Il existe un fort développement de la prostitution tant féminine que masculine dans nos villes grandes ou moyennes. Beaucoup de ces personnes sont toxicomanes par voie intraveineuse. En outre, un certain nombre de clients refusent le préservatif. Ce milieu vous inquiète-t-il particulièrement ? Les campagnes de prévention et de protection sont-elles un échec dans ce secteur ?
Docteur François Bourdillon. Le Conseil national du sida a émis un avis sur la prostitution l'année dernière. Il a constaté une prostitution multiforme -prostitution pour raisons économiques, « escort-girls », prostitution masculine et même transsexuelle.
Lors de l'audition d'un certain nombre de professionnels, nous avons constaté que les politiques répressives avaient eu pour effet de faire reculer la prostitution au-delà du périphérique, au-delà du bois de Vincennes. Les gens se cachent. Plus c'est le cas, plus il est difficile pour les travailleurs sociaux de pouvoir les approcher.

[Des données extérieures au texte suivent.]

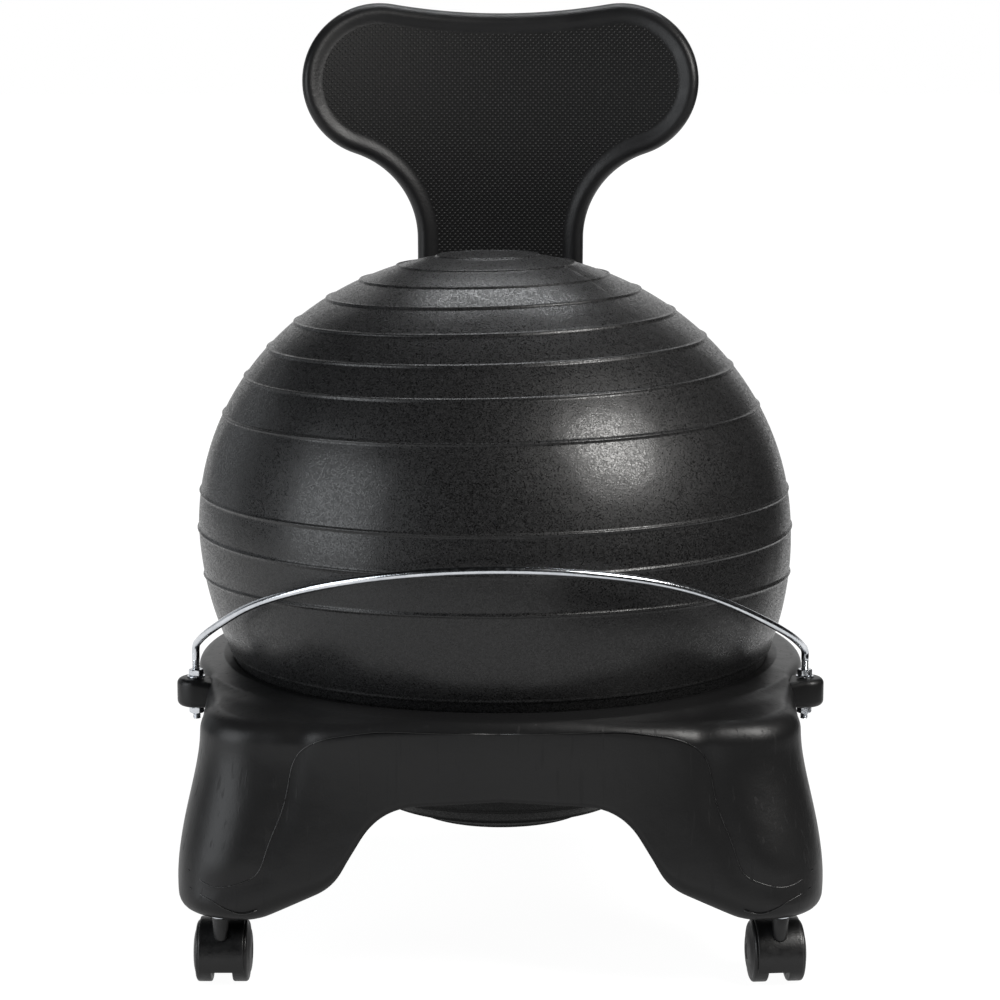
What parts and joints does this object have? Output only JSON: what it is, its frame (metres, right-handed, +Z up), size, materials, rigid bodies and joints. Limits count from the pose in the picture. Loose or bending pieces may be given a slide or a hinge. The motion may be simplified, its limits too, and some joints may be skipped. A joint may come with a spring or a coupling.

Y a-t-il plus de risques pour le client ou pour la personne prostituée d'être contaminé ? La transmission dépend bien entendu du nombre de rapports sexuels, de la fréquence et de la prévalence de l'infection par le VIH ou autres maladies sexuellement transmissibles. La politique de réduction des risques est, pour ces populations, basée sur l'utilisation du préservatif. Celle-ci est complexe : elle est vécue par un certain nombre de prostituées comme un élément permettant aux forces de police de les repérer.
Des problèmes de qualité de préservatif ont également été dénoncés. Il est par ailleurs vrai qu'un certain nombre de clients paient plus cher -et même parfois très cher- pour avoir des rapports non protégés. Cela peut paraître incompréhensible mais la vie est ainsi faite. La question majeure qui nous a semblé se poser est plutôt celle de l'accès des prostituées au dispositif de soins et médico-social.
Certaines personnes prostituées, hommes ou femmes, utilisent des psychostimulants, des drogues de synthèse ou s'injectent des produits par voie intraveineuse.
Souvent, la prostituée fait l'amour sans préservatif avec son partenaire régulier. Il y a probablement là un risque d'exposition supplémentaire, dans les deux sens. C'est un sujet très complexe pour lequel le tissu social est extrêmement fragile.